Reverend Al Sharpton and the National Action Network (NAN) held a protest and vigil outside the Fort Hamilton Army Base on June 27 to decry a street within the base named after a Confederate general.
Sharpton and members of his civil rights organization gathered outside the base’s main gate at Fort Hamilton Parkway and 101 Street, joined in prayer and denounced General Lee Avenue, which runs through the base.
The U.S. Army named the street after Confederate General Robert E. Lee, who served at Fort Hamilton from 1841 to 1846.
The protest came 10 days after a racially motivated mass shooting at a historic black church in Charleston, South Carolina, that killed nine people, and amid calls to remove a Confederate flag that flies over that state’s capitol.
In addition to calling on the army to rename General Lee Avenue, the protestors denounced a mural on the ceiling of the New York State Capitol waiting room in the governor’s office that has the Confederate flag on it.

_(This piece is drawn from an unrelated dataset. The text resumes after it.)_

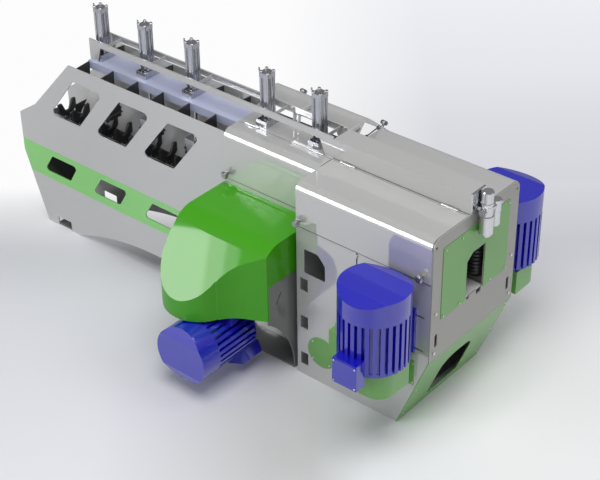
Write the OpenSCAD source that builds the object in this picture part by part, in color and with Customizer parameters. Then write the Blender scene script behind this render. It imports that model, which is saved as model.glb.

Some have also called for another street within Fort Hamilton named after a Confederate general, Stonewall Jackson Drive, off of Sterling Drive and Grimes Road, to be renamed.
“We can no longer accept a single government site in this nation—not a street, school or military installation—named for an individual who fought to preserve slavery in America. Any symbol that may be used to create division and discord is a potential danger to our civic unity and should be treated as such,” said Brooklyn Borough President Eric Adams. “Fort Hamilton has a proud history in Brooklyn of protecting our shores and preserving our freedom; let us commission a panel of historians and local leaders to determine heroes truly befitting of having their names memorialized inside this post.”
Calls to NAN and the U.S. Army were not returned by press time.